As Friends of the Lubicon watched the impoverished community of about 500 people vainly struggle against governments and big business interests, the activist group hatched a plan that did $11 million dollars worth of damage to the multi-national between 1991 and 1996 and brought the plight of the Lubicon back into the national spotlight.
Three members of Friends of the Lubicon - Kevin Thomas, 30, Ed Bianchi, 37, and Stephen Kenda, 40, all of Toronto - began an information campaign aimed at hitting the multi-national pulp and paper company where it hurt the most.
First they targeted the retail stores that were regular Daishowa customers, urging them to buy their paper bags from a different supplier if the company refused to back away from logging on the traditional Lubicon lands. They told the retailers they would picket their stores if they dealt with the Tokyo-based company. Stores that continued to buy from Daishowa were, in fact, picketed and suffered from being associated with a situation that was widely portrayed as the rape of an impoverished Aboriginal community by a heartless multi-national and two governments.
During the civil trial in September, both sides agreed that the boycott was effective. Daishowa said 47 companies, representing over 4,300 retail outlets, opted to use another supplier rather than become involved in the dispute.
In his opening statement on Sept. 2, Daishowa lawyer Peter Jervis told the court that the Friends of the Lubicon had intimidated and threatened the companies.
Thomas, a 30-year-old legal researcher, finds it amusing that he and his co-defendants have been accused of intimidation. He suggested that court injunctions, expensive legal maneuvering and the threat of an $11 million lawsuit are much more intimidating and threatening than any flyer or picket line. He added that he and the other defendants have been forced to spend most of their time raising money to pay the $30 thousand in expenses their lawyers have incurred while working on the case.
"The whole issue of this case is not about boycotting," Thomas said. "It's about corporations controlling what anybody says about them. It's a silencing action."
Daishowa spokesperson Laurie Grant said the activists have spred misinformation about the company and have wrongly targeted Daishowa, Inc. In a press release issued by Daishowa-Marubeni International, Ltd. (DMI), an Alberta-based forestry subsidiary of Daishowa, Inc. which operates a sawmill near the Lubicon Lake territory, it is claimed that the parent company which has been the target of the boycott does not even use products from Alberta in its paper bags.
The statement from DMI creates the impression that Friends of the Lubicon boycotted the wrong company, that there is no connection between Daishowa, Inc. and DMI, Ltd.
Thomas believes that is a public relations move designed to erode the credibility of Friends of the Lubicon.

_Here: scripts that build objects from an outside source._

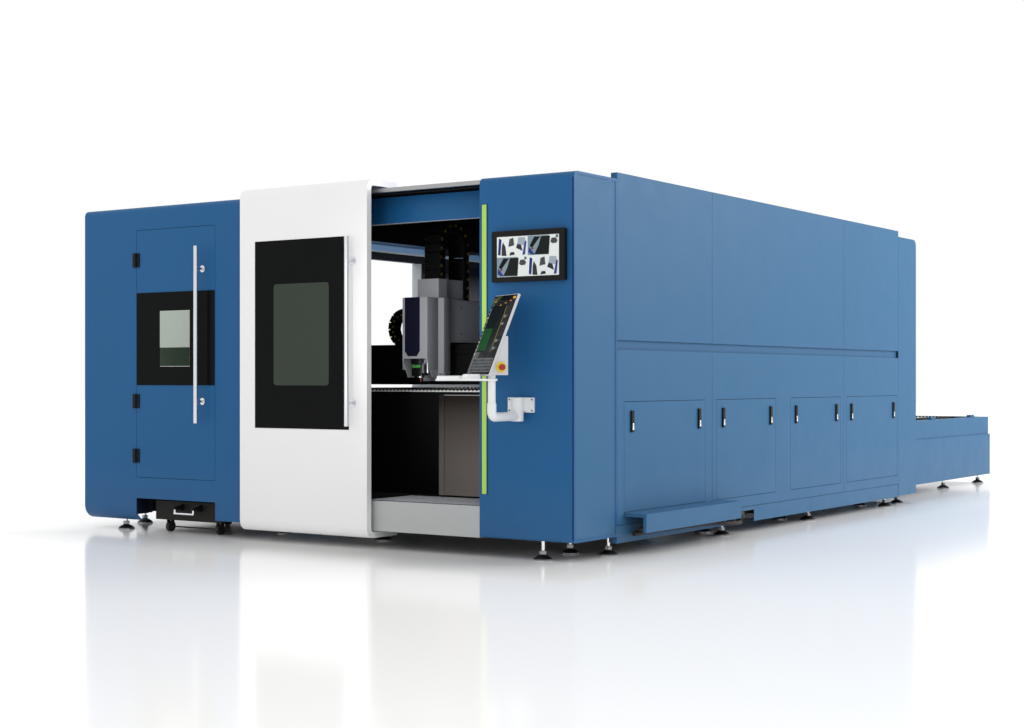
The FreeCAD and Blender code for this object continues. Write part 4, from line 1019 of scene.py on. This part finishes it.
bmesh.ops.translate(bm, verts=bm.verts, vec=CORNER)
finished("header_gusset", bm, black_and_painted_shade, "machine")
blocks("bay_cheek", [(-3688, -3684.5, 3, 116, 122, 236)], bay_navy, "machine", 0.5)
print("doorway lined")

# %% Bed apron
x0, x1, y0, y1, z0, z1 = corner_box("bed_apron")
apron = blocks("apron_left", [(x0, -1380, y1 - 3, y1, z0, z1)], bed_black, "machine", 0.8)
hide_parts("bed_apron")
# The apron's right part darkens towards its top: painted shade.
blocks("apron_right", [(-1379, x1, y1 - 3, y1, z0, z1), (-1379, -1339, y0, y1 - 3, z0, z1)],
       apron_painted_shade, "machine", 0.8)
blocks("apron_lip", [(-1379, x1, y0 + 4, y1 - 3.2, z1 - 6, z1 - 1)], sill_paint, "machine", 1.0)
print("apron from", round(x0), "to", round(x1))

# %% [markdown]
# The step plate has the usual pattern of small raised bars, each at a right angle to its
# neighbours. Two sets of copies make it, one for each direction.

# %% Step plate pattern
bm = bmesh.new()
add_block(bm, (-13, -3.5, 0), (13, 3.5, 1.8), 1.2)
bar = pattern_shape("raised bar", bm)
# The bars are painted near white: a painted highlight.
for label, turn, odd in (("bars_left", 45, 0), ("bars_right", -45, 1)):
    spots = [
        at(-1540 + 26 * i, 30 + 26 * j, 314)
        for i in range(33) for j in range(17) if (i + j) % 2 == odd
    ]
    grown(
        "tread_" + label, scatter, spots,
        {"Shape": bar, "Turn": (0, 0, math.radians(turn)), "Finish": tread_bar_painted_highlight}, "machine",
    )

# %% Folded front edge of the step plate
x0, x1, y0, y1, z0, z1 = corner_box("tread_plate")
blocks("tread_fold", [(x0 + 2, x1 - 2, y0 - 1.2, y0 - 0.1, z1 - 13, z1)], tread_metal, "machine", 0.3)
front_bars = [at(x0 + 15 + 21 * i, y0 - 1.2, z1 - 7) for i in range(int((x1 - x0 - 20) // 21))]
bm = bmesh.new()
add_block(bm, (-6, -1.0, -3), (6, 0, 3), 0.5)
grown("tread_fold_bars", scatter, front_bars,
      {"Shape": pattern_shape("edge bar", bm), "Finish": tread_bar_painted_highlight}, "machine")
print("step plate", round(x1 - x0), "mm wide, front at", round(y0))

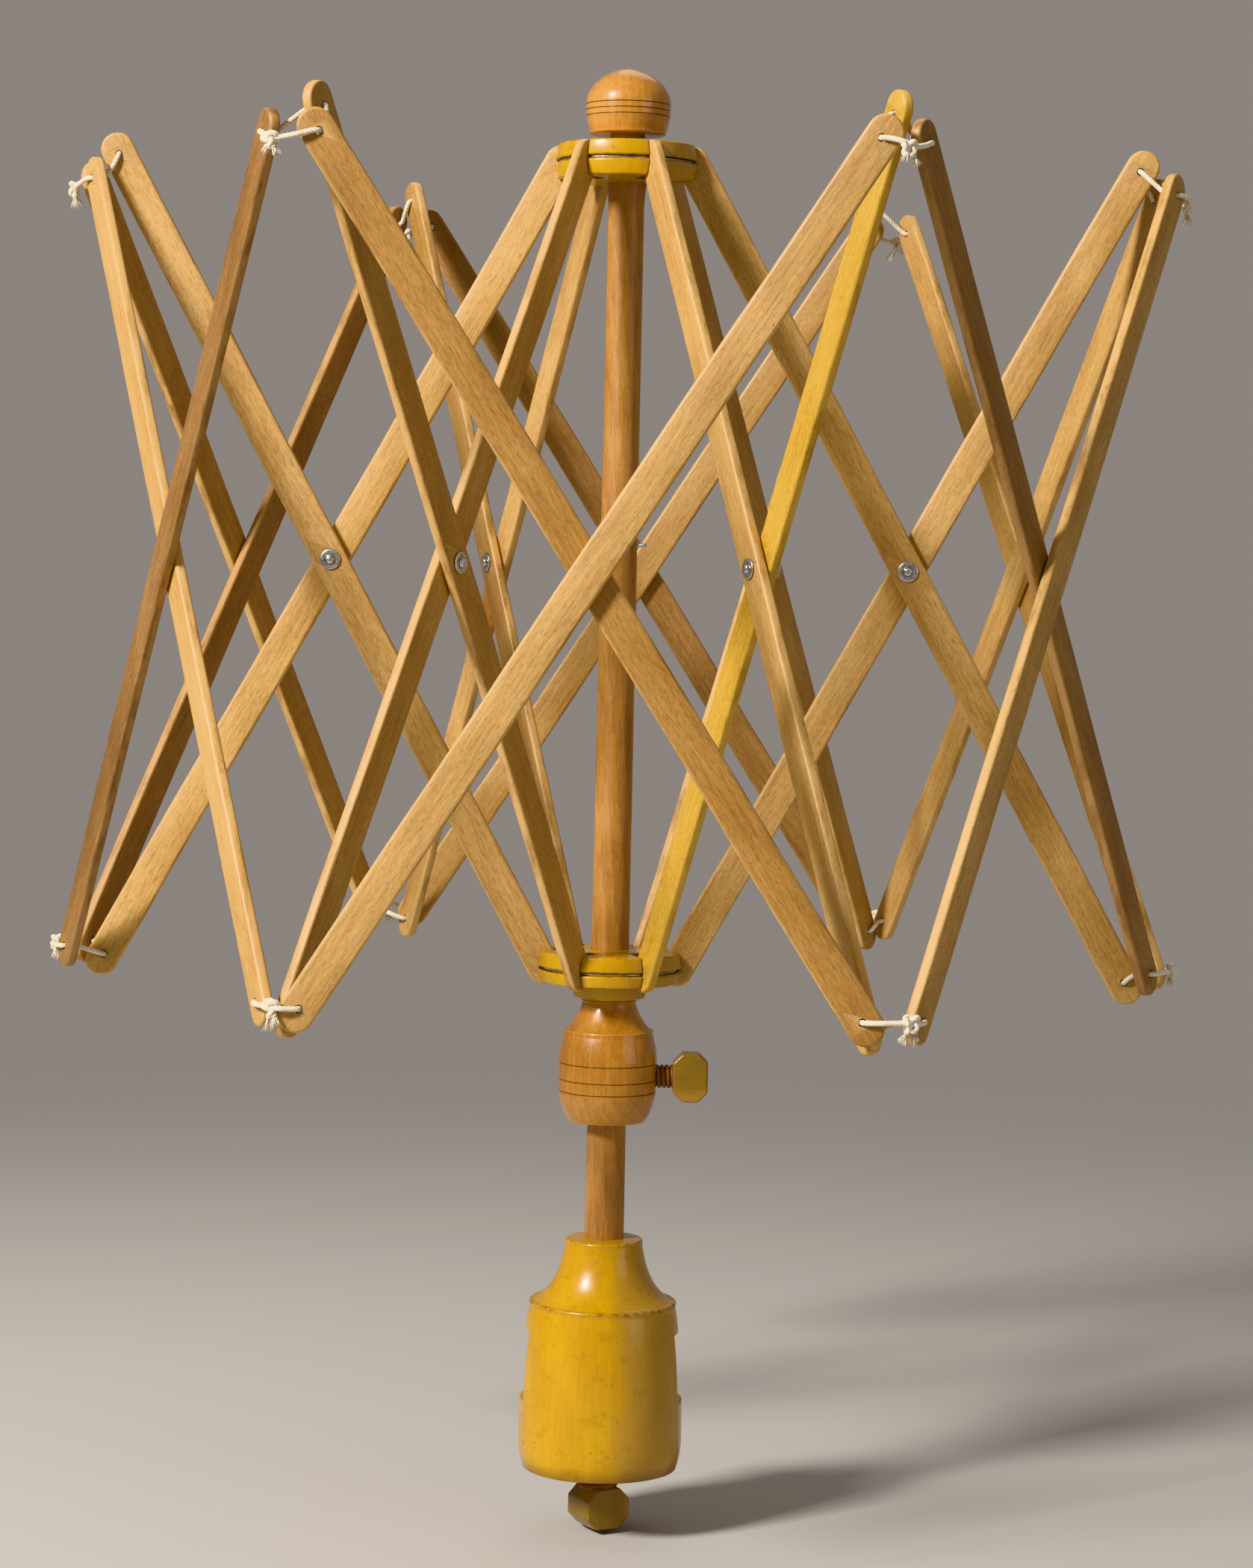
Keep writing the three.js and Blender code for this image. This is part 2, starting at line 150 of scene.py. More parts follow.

He points out that DMI has held off on logging on land claimed by the Lubicon. He believes that the boycott convinced Daishowa to instruct DMI to not exercise its logging license.
The story at the heart of the civil action, defendant Thomas believes, is that high-ranking government officials and politicians and wealthy corporate executives have been caught trying to reap a profit from unceded Indian land and now that they've been exposed they're trying to bully their way out of an awkward situation with expensive legal action. He sees it as a modern-day land grab that mirrors the theft of the continent by colonizers in the 18th and 19th centuries. Since the government is an accomplice in this process, Friends of the Lubicon had no choice but to go right to the people, he said.
"It's happening now!" Thomas said. "We've been showing that what's happened over the last 20 years is exactly what happened 100 years ago. I've heard people say that what happened 100 years ago was a shame, that it was wrong and we let it happen. Well, I don't want people 100 years from now saying the same thing about this."
Thomas believes that the public has a right to know if the money they spend is being used for questionable purposes. In the free market, a consumer should have access to information that will allow him r her to make an informed decision about which company he or she will deal with, he said. He believes the court case will boil down to a judge deciding if corporations have the right to function in a society without being accountable to their customers. It's a chance for a judge to decide if there is true democracy in Canada or if the country will be run by the wealthy elite.
"This is a public issue that they're turning into a private issue. It might be the last gasp of real grassroots democracy," he said.
Justice James Marshall of the Ontario Court of Justice (general division) could take several weeks to render his decision.